Depois da “geringonça”, as crises à vista

Os próximos anos serão mesmo os anos da verdade, já sem exercícios mágicos ou executados através de “geringonças”.

O fim da “geringonça” foi ditado, essencialmente, por duas razões. Primeira: porque a perigosa queda eleitoral do PCP não aconselhava amarrá-lo de novo a um compromisso escrito com um partido, o PS, de que os comunistas sempre desconfiaram como um aliado pouco fiável e eventualmente traiçoeiro. Segunda: porque não convinha de todo ao PS comprometer-se exclusivamente com o Bloco de Esquerda, tendo até em conta as condições que este colocava – e que implicavam a submissão dos socialistas aos bloquistas, nomeadamente no campo da legislação laboral.

Dito isto, e como já foi sublinhado, a “geringonça” tornara-se um anacronismo que apenas se justificou tendo em conta os resultados das legislativas de 2015, que o PS perdeu mas sem que a coligação PSD-CDS pudesse formar governo. Além disso, o compromisso escrito entre o PS e os seus aliados resultou de uma imposição do então Presidente Cavaco Silva, condicionando a liberdade de movimentos dos três parceiros. Finalmente, se a “geringonça” permitiu repor direitos e garantias dos trabalhadores que o “diktat” da troika havia sacrificado, a relação entre o PS, o PCP e o Bloco foi frequentemente pautada pela desconfiança, pela hipocrisia ou pela disputa azeda dos méritos das conquistas sociais levadas a cabo pelo Governo.

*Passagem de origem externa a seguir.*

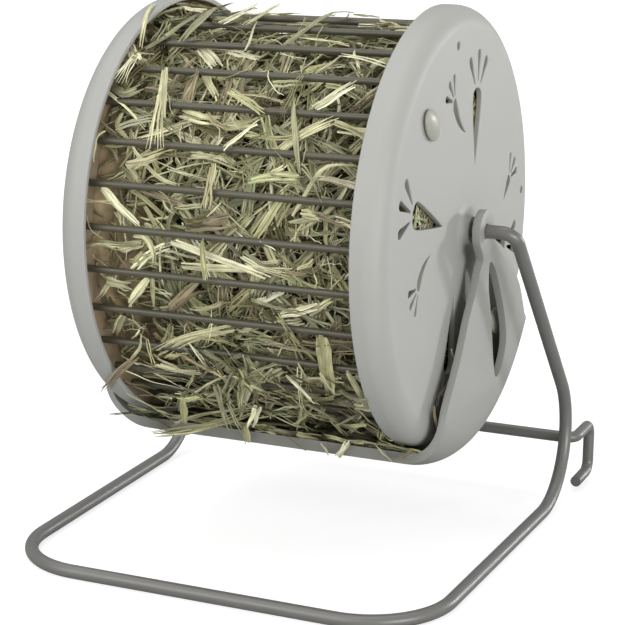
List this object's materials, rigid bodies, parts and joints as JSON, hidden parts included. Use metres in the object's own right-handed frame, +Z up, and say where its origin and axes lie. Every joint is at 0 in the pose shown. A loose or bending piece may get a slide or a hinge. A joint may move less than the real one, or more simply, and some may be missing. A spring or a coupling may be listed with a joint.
{
  "type": "rolling hay feeder",
  "caption": "Rolling hay feeder: a wire-caged drum with pierced end caps turns on a bent-wire stand above a swinging catch tray.",
  "frame": {"origin": "on the floor under the middle of the axle: the base's underside, midway between the two arms", "axes": "+X along the axle towards the lid, +Y towards the crossbar and its hooks at the back, +Z up"},
  "size_m": [0.1996, 0.2114, 0.2245],
  "materials": {
    "cap_plastic": "semi-gloss grey",
    "ring_plastic": "semi-gloss grey",
    "latch_plastic": "semi-gloss cream",
    "tray_plastic": "semi-gloss grey",
    "coated_wire": "dark grey, semi-gloss",
    "cage_steel": "dark grey, semi-gloss",
    "hay": "dry green and straw stalks"
  },
  "bodies": {
    "stand": {"stand_wire": "coated_wire", "rear_crossbar": "coated_wire"},
    "drum": {"lid": "cap_plastic", "left_cap": "cap_plastic", "right_ring": "ring_plastic", "left_ring": "ring_plastic", "cage_wire_01": "cage_steel", "cage_wire_02": "cage_steel", "cage_wire_03": "cage_steel", "cage_wire_04": "cage_steel", "cage_wire_05": "cage_steel", "cage_wire_06": "cage_steel", "cage_wire_07": "cage_steel", "cage_wire_08": "cage_steel", "cage_wire_09": "cage_steel", "cage_wire_10": "cage_steel", "cage_wire_11": "cage_steel", "cage_wire_12": "cage_steel", "cage_wire_13": "cage_steel", "cage_wire_14": "cage_steel", "cage_wire_15": "cage_steel", "cage_wire_16": "cage_steel", "cage_wire_17": "cage_steel", "cage_wire_18": "cage_steel", "cage_wire_19": "cage_steel", "cage_wire_20": "cage_steel", "cage_wire_21": "cage_steel", "cage_wire_22": "cage_steel", "cage_wire_23": "cage_steel", "cage_wire_24": "cage_steel", "cage_wire_25": "cage_steel", "cage_wire_26": "cage_steel", "cage_wire_27": "cage_steel", "cage_wire_28": "cage_steel", "cage_wire_29": "cage_steel", "cage_wire_30": "cage_steel", "hay_fill": "hay"},
    "tray": {"catch_tray": "tray_plastic"},
    "front_latch": {"front_latch": "latch_plastic"},
    "rear_latch": {"rear_latch": "latch_plastic"}
  },
  "joints": [
    {"name": "drum_spin", "type": "hinge", "parent": "stand", "child": "drum", "pos_m": [0, 0, 0.1345], "axis": [1, 0, 0], "continuous": true},
    {"name": "tray_swing", "type": "hinge", "parent": "stand", "child": "tray", "pos_m": [0, 0, 0.1345], "axis": [1, 0, 0], "continuous": true},
    {"name": "front_latch_turn", "type": "hinge", "parent": "drum", "child": "front_latch", "pos_m": [0.065, -0.04241, 0.18243], "axis": [1, 0, 0], "range_deg": [0, 90]},
    {"name": "rear_latch_turn", "type": "hinge", "parent": "drum", "child": "rear_latch", "pos_m": [0.065, 0.04241, 0.08657], "axis": [1, 0, 0], "range_deg": [0, 90]}
  ]
}
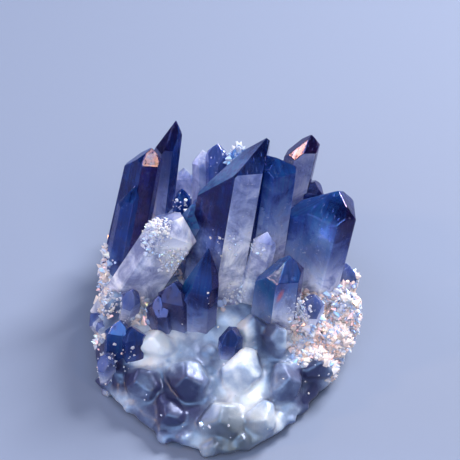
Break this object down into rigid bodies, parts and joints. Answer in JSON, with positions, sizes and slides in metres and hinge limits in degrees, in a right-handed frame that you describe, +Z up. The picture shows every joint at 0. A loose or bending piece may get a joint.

Afinal de contas, apenas o PS, embora sem a maioria absoluta que sempre desejou, colheu os louros eleitorais da “geringonça”, enquanto o Bloco e o PCP recuavam nas respectivas votações – o primeiro com brandura mas o segundo acentuando a sua prolongada crise existencial. Eis mais uma razão – embora só assumida de forma mais frontal pelos comunistas – para pôr fim aos compromissos escritos, deixando cada qual confrontado com as suas responsabilidades parlamentares, o que traz vantagens óbvias à transparência da vida democrática.

Mas o fim da “geringonça” coincide também com um tempo de incógnitas e ameaças no horizonte da vida portuguesa, especialmente quando as nuvens do abrandamento económico e da recessão voltam a ensombrar o mundo. Aliás, em Portugal vivemos já num ambiente de esquizofrenia económico-financeira: ao mesmo tempo que antecipamos o primeiro excedente da democracia, reforçando de forma notável a melhoria do saldo orçamental, vamos recuando para a cauda da Europa na produtividade e na riqueza. Ou seja: temos contas mais certas mas isso não significa que a vida nos corra melhor. A receita miraculosa de Centeno não chega para superarmos as insuficiências crónicas que, entretanto, se agravam. Por isso, os próximos anos serão mesmo os anos da verdade, já sem exercícios mágicos ou executados através de “geringonças”.

O espaço das antigas ideologias vai definhando – como mostram as crises agudas do comunismo ou da velha democracia-cristã, através do apagamento do PCP e do CDS –, enquanto a eleição de um deputado de extrema-direita tende a converter-se no acontecimento mais exacerbado das últimas legislativas. De facto, a vertigem do vazio ideológico – e o seu contraponto populista e xenófobo – constitui uma ameaça grave para a saúde da democracia, cada vez mais condicionada, por outro lado, pelo clientelismo das maiores máquinas partidárias, como o PS ou o PSD. E isso explica também o avanço do abstencionismo – mesmo tendo em conta a desactualização dos cadernos eleitorais.

Aquilo que deveria despertar os cidadãos – a mobilização pelos valores democráticos e ambientais (que hoje se tornou uma urgente questão de sobrevivência), a luta por uma sociedade mais justa e solidária – corre o risco de se diluir no conformismo, na indiferença ou no sentimento de inutilidade dos ritos eleitorais. É esse, de facto, um dos maiores problemas com que nos confrontamos.